Henry appears to have suffered from cerebral palsy after 1909 or 1910 because his obituary published in 1929 states that he was “….an invalid for the past twenty years”, and this event left him under constant care by others, and may have hastened his retirement from the profession in 1910. He resigned from the partnership in that year, leaving Moore & Munro to continue work until late 1912. Henry died in London, Ont. on 7 February 1929 (obituary London Free Press, 11 Feb. 1929, 2). He was later buried at St. Peter’s Roman Catholic Cemetery in London.
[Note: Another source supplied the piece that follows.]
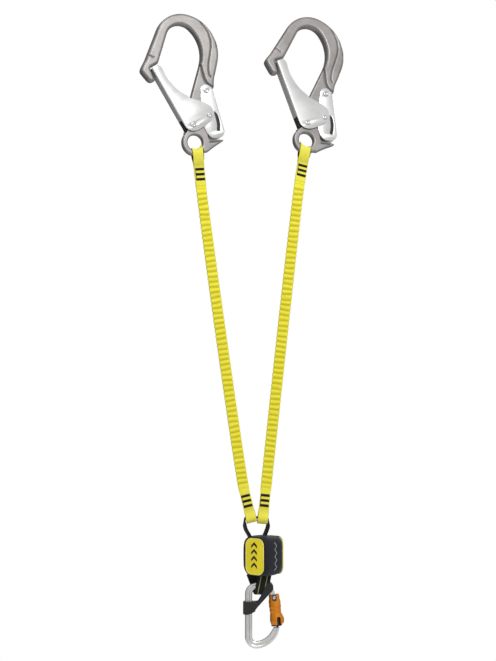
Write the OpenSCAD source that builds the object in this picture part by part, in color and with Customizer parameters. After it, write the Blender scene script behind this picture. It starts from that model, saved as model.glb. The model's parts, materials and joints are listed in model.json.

A photographic portrait and detailed biography of Henry was published in the Annual Report of the Association of Ontario Land Surveyors, 1935, 93-4. The D.B. Weldon Library at the University of Western Ontario holds an extensive collection of original architectural drawings by Moore & Henry, and by Moore, Henry & Munro, for the period of 1892 to 1910. An illustrated biography of Henry, with commentary on his early work, appears in Nancy Tausky & Lynne DiStefano, Victorian Architecture in London and Southwestern Ontario, 1986, 383-423, illus.

(works in London unless noted)

QUEEN'S AVENUE, residence for William Duffield, 1890 (dwgs. at UWO, Moore Coll.)
RICHMOND STREET, new facade and alterations to premises of the former Albion Restaurant, for Thomas Taylor, 1890 (Daily Advertiser [London], 15 April 1890, 2, t.c.)
WEST NISSOURI TOWNSHIP, residence for G. C. Magee, 1890 (London Advertiser, 27 May 1890, 2, t.c.)
ST. GEORGE'S ANGLICAN CHURCH, Wharncliffe Road at Ann Street, 1890 (Free Press [London], 2 April 1890, 7, descrip.; London Advertiser, 22 Nov. 1890, 6, descrip.; dwgs. at UWO, Moore Coll.; N. Tausky & L. DiStefano, Victorian Architecture in London and Southwestern Ontario, 1986, 386-88, illus.)
WESTERN FAIRGROUNDS, an Art Gallery and Art Annex at the Main Exhibition Hall, 1890 (Daily Advertiser [London], 3 Sept. 1890, 2, t.c.)
MOSA TOWNSHIP, Burns Presbyterian Church, 1891 (C.R., ii, 28 March 1891, 1, t.c.; Glencoe Transcript, 3 Sept. 1891, 8; dwgs. at UWO, Moore Coll.; N. Tausky & L. DiStefano, Victorian Architecture in London & Southwestern Ontario, 1986, 389-91, illus.)
KING STREET, at Adelaide Street, houses for William S. Smith, 1891 (dwgs. at UWO, Moore Coll.)
DORCHESTER, ONT., residence for Daniel McIntyre, 1891 (London Advertiser, 11 Feb. 1891, 2, t.c.; dwgs. at UWO, Moore Coll.)
CENTRAL AVENUE, two pairs of houses for Henry Mathewson, facing Victoria Park, 1891 (Daily Advertiser [London], 31 March 1891, 2, t.c.; Free Press [London], 26 Sept. 1891, 9)
BYRON, ONT., residence for P. T. Flint, 1891 (London Advertiser, 19 May 1891, 2, t.c.; dwgs. at UWO, Moore Coll.)
YORK STREET, residence for Dr. J.W. Fraser, 1891 (London Advertiser, 25 May 1891, 2, t.c.)
ST. JOSEPH'S ROMAN CATHOLIC HOSPITAL, Grosvenor Street at Wellington Street, 1891-92 (London Advertiser, 4 June 1891, 8, descrip.; 22 Oct. 1891, 2, t.c.)
NEWBURY, ONT., School, 1891 (London Advertiser, 7 Aug. 1891, 2, t.c.)